- Stated goal -
Quote all of the data below exactly, please.

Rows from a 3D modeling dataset
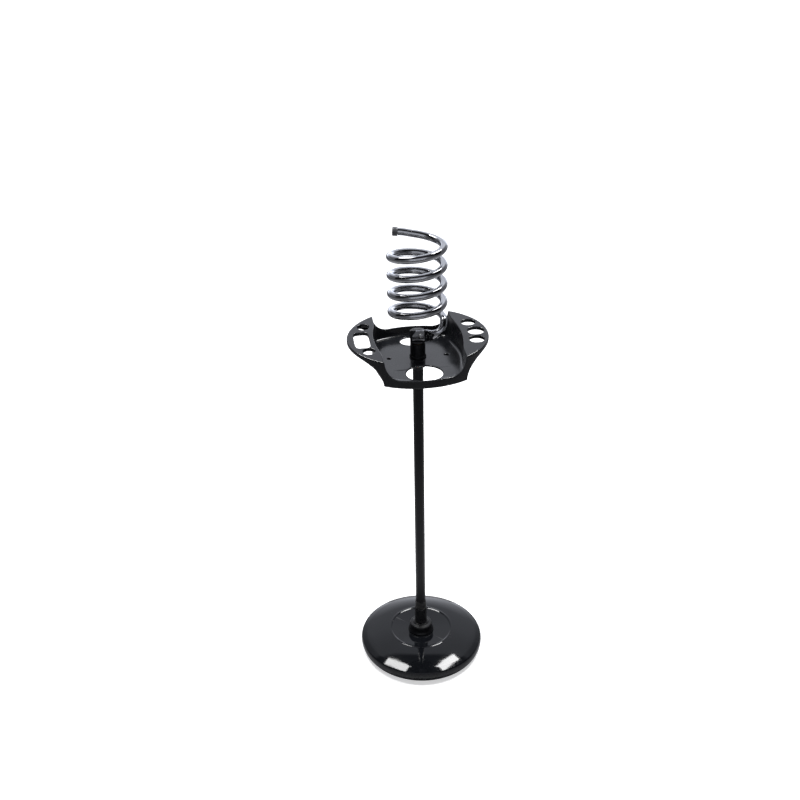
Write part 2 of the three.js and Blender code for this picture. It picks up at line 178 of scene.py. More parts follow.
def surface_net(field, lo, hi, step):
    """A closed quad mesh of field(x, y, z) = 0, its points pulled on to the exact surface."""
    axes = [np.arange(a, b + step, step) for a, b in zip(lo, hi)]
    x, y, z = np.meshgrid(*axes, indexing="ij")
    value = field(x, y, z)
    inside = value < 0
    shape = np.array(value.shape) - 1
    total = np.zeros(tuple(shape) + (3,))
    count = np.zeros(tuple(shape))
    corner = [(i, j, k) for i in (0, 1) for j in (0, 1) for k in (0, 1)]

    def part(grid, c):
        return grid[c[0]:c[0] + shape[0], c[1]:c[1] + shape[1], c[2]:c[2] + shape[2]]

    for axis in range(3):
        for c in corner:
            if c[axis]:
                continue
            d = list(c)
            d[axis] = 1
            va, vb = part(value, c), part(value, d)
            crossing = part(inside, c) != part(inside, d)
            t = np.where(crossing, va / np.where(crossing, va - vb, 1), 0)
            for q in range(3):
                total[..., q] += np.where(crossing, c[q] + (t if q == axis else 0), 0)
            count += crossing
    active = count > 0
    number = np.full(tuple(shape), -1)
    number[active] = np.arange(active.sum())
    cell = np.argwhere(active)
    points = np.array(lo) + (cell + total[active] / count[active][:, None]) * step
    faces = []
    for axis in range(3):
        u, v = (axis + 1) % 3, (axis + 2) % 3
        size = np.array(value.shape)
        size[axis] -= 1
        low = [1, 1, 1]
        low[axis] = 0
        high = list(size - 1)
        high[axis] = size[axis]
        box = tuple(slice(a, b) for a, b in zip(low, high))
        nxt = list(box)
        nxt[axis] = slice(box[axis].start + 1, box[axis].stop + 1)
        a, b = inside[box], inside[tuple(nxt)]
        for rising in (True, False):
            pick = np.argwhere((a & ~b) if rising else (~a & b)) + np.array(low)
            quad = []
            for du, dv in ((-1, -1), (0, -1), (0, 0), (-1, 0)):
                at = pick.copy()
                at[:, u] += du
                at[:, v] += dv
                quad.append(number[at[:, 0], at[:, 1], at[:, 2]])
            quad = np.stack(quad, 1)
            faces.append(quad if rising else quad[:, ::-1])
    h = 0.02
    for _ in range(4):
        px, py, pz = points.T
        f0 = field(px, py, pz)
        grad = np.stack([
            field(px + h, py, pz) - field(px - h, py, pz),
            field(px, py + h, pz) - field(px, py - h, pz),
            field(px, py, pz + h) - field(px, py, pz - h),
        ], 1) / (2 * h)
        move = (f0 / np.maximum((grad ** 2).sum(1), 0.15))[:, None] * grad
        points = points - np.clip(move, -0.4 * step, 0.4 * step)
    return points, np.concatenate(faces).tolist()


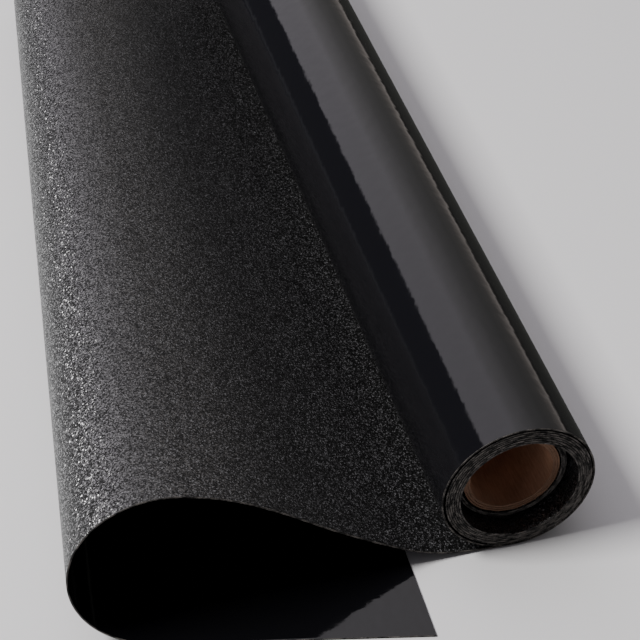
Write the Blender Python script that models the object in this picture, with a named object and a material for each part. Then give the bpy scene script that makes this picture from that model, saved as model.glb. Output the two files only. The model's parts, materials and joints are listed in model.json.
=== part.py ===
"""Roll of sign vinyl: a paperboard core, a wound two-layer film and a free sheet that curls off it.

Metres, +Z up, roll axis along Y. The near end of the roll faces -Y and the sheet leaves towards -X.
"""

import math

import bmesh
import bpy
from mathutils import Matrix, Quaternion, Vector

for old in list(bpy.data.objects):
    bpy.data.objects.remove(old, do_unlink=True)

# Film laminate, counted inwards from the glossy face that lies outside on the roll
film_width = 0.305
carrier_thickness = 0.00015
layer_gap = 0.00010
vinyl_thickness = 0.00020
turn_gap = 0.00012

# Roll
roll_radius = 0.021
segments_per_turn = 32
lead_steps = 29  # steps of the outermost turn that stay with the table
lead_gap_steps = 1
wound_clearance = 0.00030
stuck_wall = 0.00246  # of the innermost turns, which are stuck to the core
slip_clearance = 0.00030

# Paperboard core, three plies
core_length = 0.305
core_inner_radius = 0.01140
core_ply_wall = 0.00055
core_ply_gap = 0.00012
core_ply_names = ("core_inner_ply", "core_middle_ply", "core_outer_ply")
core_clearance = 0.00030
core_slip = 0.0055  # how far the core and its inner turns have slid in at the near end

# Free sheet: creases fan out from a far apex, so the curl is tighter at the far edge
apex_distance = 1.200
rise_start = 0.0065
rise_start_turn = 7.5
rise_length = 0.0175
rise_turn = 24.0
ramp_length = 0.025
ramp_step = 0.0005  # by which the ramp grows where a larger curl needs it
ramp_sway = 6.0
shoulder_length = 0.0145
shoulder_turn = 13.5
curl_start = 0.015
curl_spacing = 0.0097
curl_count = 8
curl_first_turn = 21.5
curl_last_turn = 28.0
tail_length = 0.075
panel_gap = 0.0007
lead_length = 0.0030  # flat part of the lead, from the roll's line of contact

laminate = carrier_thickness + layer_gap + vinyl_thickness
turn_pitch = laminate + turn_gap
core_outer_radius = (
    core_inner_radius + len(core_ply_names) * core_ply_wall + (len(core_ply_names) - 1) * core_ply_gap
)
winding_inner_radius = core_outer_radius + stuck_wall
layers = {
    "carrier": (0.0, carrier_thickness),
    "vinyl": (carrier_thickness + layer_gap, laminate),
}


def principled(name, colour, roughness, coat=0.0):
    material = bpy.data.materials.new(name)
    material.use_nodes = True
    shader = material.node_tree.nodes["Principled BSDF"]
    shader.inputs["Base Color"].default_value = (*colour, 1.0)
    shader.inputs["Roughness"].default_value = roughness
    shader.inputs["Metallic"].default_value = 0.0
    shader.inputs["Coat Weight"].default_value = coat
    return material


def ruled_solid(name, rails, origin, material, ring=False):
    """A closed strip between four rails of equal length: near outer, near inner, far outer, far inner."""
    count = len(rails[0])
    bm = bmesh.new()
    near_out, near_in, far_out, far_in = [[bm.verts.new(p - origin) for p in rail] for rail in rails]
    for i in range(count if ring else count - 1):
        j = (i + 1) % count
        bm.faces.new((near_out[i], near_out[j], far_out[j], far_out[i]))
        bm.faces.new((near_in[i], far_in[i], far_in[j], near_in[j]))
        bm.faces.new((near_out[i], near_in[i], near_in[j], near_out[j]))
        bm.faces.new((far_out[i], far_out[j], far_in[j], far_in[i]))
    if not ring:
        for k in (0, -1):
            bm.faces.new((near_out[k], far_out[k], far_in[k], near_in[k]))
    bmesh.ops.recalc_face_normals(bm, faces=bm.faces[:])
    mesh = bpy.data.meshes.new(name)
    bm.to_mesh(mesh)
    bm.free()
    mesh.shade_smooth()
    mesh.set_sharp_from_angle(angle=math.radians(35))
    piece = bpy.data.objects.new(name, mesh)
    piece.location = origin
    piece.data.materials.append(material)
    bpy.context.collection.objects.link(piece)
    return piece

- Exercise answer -
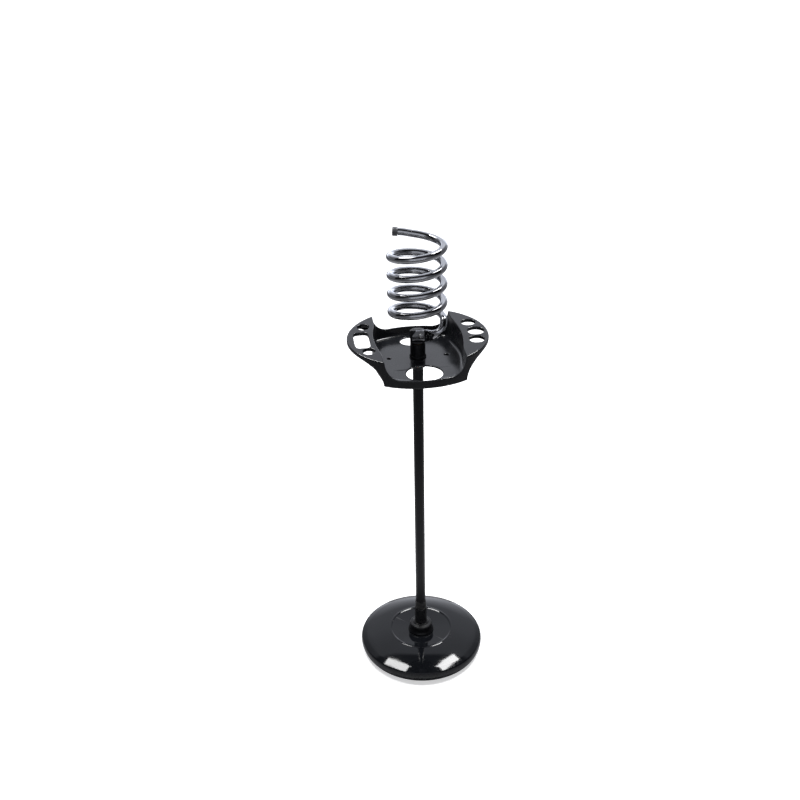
Write part 2 of the three.js and Blender code for this picture. It picks up at line 178 of scene.py. More parts follow.
def surface_net(field, lo, hi, step):
    """A closed quad mesh of field(x, y, z) = 0, its points pulled on to the exact surface."""
    axes = [np.arange(a, b + step, step) for a, b in zip(lo, hi)]
    x, y, z = np.meshgrid(*axes, indexing="ij")
    value = field(x, y, z)
    inside = value < 0
    shape = np.array(value.shape) - 1
    total = np.zeros(tuple(shape) + (3,))
    count = np.zeros(tuple(shape))
    corner = [(i, j, k) for i in (0, 1) for j in (0, 1) for k in (0, 1)]

    def part(grid, c):
        return grid[c[0]:c[0] + shape[0], c[1]:c[1] + shape[1], c[2]:c[2] + shape[2]]

    for axis in range(3):
        for c in corner:
            if c[axis]:
                continue
            d = list(c)
            d[axis] = 1
            va, vb = part(value, c), part(value, d)
            crossing = part(inside, c) != part(inside, d)
            t = np.where(crossing, va / np.where(crossing, va - vb, 1), 0)
            for q in range(3):
                total[..., q] += np.where(crossing, c[q] + (t if q == axis else 0), 0)
            count += crossing
    active = count > 0
    number = np.full(tuple(shape), -1)
    number[active] = np.arange(active.sum())
    cell = np.argwhere(active)
    points = np.array(lo) + (cell + total[active] / count[active][:, None]) * step
    faces = []
    for axis in range(3):
        u, v = (axis + 1) % 3, (axis + 2) % 3
        size = np.array(value.shape)
        size[axis] -= 1
        low = [1, 1, 1]
        low[axis] = 0
        high = list(size - 1)
        high[axis] = size[axis]
        box = tuple(slice(a, b) for a, b in zip(low, high))
        nxt = list(box)
        nxt[axis] = slice(box[axis].start + 1, box[axis].stop + 1)
        a, b = inside[box], inside[tuple(nxt)]
        for rising in (True, False):
            pick = np.argwhere((a & ~b) if rising else (~a & b)) + np.array(low)
            quad = []
            for du, dv in ((-1, -1), (0, -1), (0, 0), (-1, 0)):
                at = pick.copy()
                at[:, u] += du
                at[:, v] += dv
                quad.append(number[at[:, 0], at[:, 1], at[:, 2]])
            quad = np.stack(quad, 1)
            faces.append(quad if rising else quad[:, ::-1])
    h = 0.02
    for _ in range(4):
        px, py, pz = points.T
        f0 = field(px, py, pz)
        grad = np.stack([
            field(px + h, py, pz) - field(px - h, py, pz),
            field(px, py + h, pz) - field(px, py - h, pz),
            field(px, py, pz + h) - field(px, py, pz - h),
        ], 1) / (2 * h)
        move = (f0 / np.maximum((grad ** 2).sum(1), 0.15))[:, None] * grad
        points = points - np.clip(move, -0.4 * step, 0.4 * step)
    return points, np.concatenate(faces).tolist()


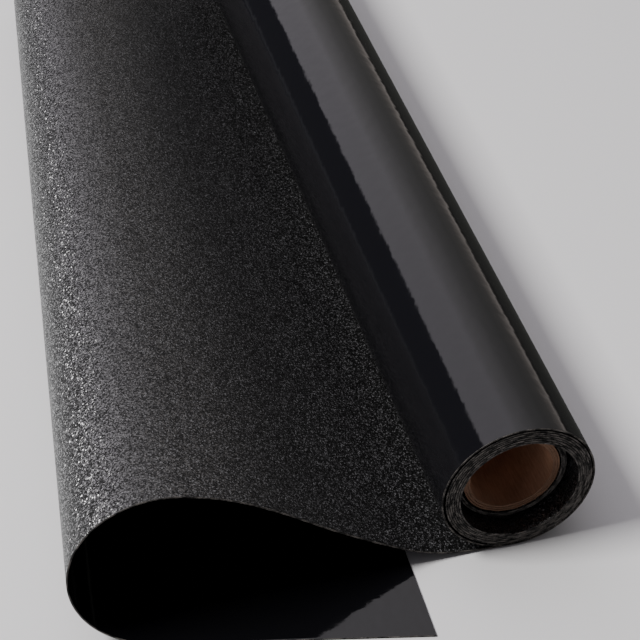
Write the Blender Python script that models the object in this picture, with a named object and a material for each part. Then give the bpy scene script that makes this picture from that model, saved as model.glb. Output the two files only. The model's parts, materials and joints are listed in model.json.
=== part.py ===
"""Roll of sign vinyl: a paperboard core, a wound two-layer film and a free sheet that curls off it.

Metres, +Z up, roll axis along Y. The near end of the roll faces -Y and the sheet leaves towards -X.
"""

import math

import bmesh
import bpy
from mathutils import Matrix, Quaternion, Vector

for old in list(bpy.data.objects):
    bpy.data.objects.remove(old, do_unlink=True)

# Film laminate, counted inwards from the glossy face that lies outside on the roll
film_width = 0.305
carrier_thickness = 0.00015
layer_gap = 0.00010
vinyl_thickness = 0.00020
turn_gap = 0.00012

# Roll
roll_radius = 0.021
segments_per_turn = 32
lead_steps = 29  # steps of the outermost turn that stay with the table
lead_gap_steps = 1
wound_clearance = 0.00030
stuck_wall = 0.00246  # of the innermost turns, which are stuck to the core
slip_clearance = 0.00030

# Paperboard core, three plies
core_length = 0.305
core_inner_radius = 0.01140
core_ply_wall = 0.00055
core_ply_gap = 0.00012
core_ply_names = ("core_inner_ply", "core_middle_ply", "core_outer_ply")
core_clearance = 0.00030
core_slip = 0.0055  # how far the core and its inner turns have slid in at the near end

# Free sheet: creases fan out from a far apex, so the curl is tighter at the far edge
apex_distance = 1.200
rise_start = 0.0065
rise_start_turn = 7.5
rise_length = 0.0175
rise_turn = 24.0
ramp_length = 0.025
ramp_step = 0.0005  # by which the ramp grows where a larger curl needs it
ramp_sway = 6.0
shoulder_length = 0.0145
shoulder_turn = 13.5
curl_start = 0.015
curl_spacing = 0.0097
curl_count = 8
curl_first_turn = 21.5
curl_last_turn = 28.0
tail_length = 0.075
panel_gap = 0.0007
lead_length = 0.0030  # flat part of the lead, from the roll's line of contact

laminate = carrier_thickness + layer_gap + vinyl_thickness
turn_pitch = laminate + turn_gap
core_outer_radius = (
    core_inner_radius + len(core_ply_names) * core_ply_wall + (len(core_ply_names) - 1) * core_ply_gap
)
winding_inner_radius = core_outer_radius + stuck_wall
layers = {
    "carrier": (0.0, carrier_thickness),
    "vinyl": (carrier_thickness + layer_gap, laminate),
}


def principled(name, colour, roughness, coat=0.0):
    material = bpy.data.materials.new(name)
    material.use_nodes = True
    shader = material.node_tree.nodes["Principled BSDF"]
    shader.inputs["Base Color"].default_value = (*colour, 1.0)
    shader.inputs["Roughness"].default_value = roughness
    shader.inputs["Metallic"].default_value = 0.0
    shader.inputs["Coat Weight"].default_value = coat
    return material


def ruled_solid(name, rails, origin, material, ring=False):
    """A closed strip between four rails of equal length: near outer, near inner, far outer, far inner."""
    count = len(rails[0])
    bm = bmesh.new()
    near_out, near_in, far_out, far_in = [[bm.verts.new(p - origin) for p in rail] for rail in rails]
    for i in range(count if ring else count - 1):
        j = (i + 1) % count
        bm.faces.new((near_out[i], near_out[j], far_out[j], far_out[i]))
        bm.faces.new((near_in[i], far_in[i], far_in[j], near_in[j]))
        bm.faces.new((near_out[i], near_in[i], near_in[j], near_out[j]))
        bm.faces.new((far_out[i], far_out[j], far_in[j], far_in[i]))
    if not ring:
        for k in (0, -1):
            bm.faces.new((near_out[k], far_out[k], far_in[k], near_in[k]))
    bmesh.ops.recalc_face_normals(bm, faces=bm.faces[:])
    mesh = bpy.data.meshes.new(name)
    bm.to_mesh(mesh)
    bm.free()
    mesh.shade_smooth()
    mesh.set_sharp_from_angle(angle=math.radians(35))
    piece = bpy.data.objects.new(name, mesh)
    piece.location = origin
    piece.data.materials.append(material)
    bpy.context.collection.objects.link(piece)
    return piece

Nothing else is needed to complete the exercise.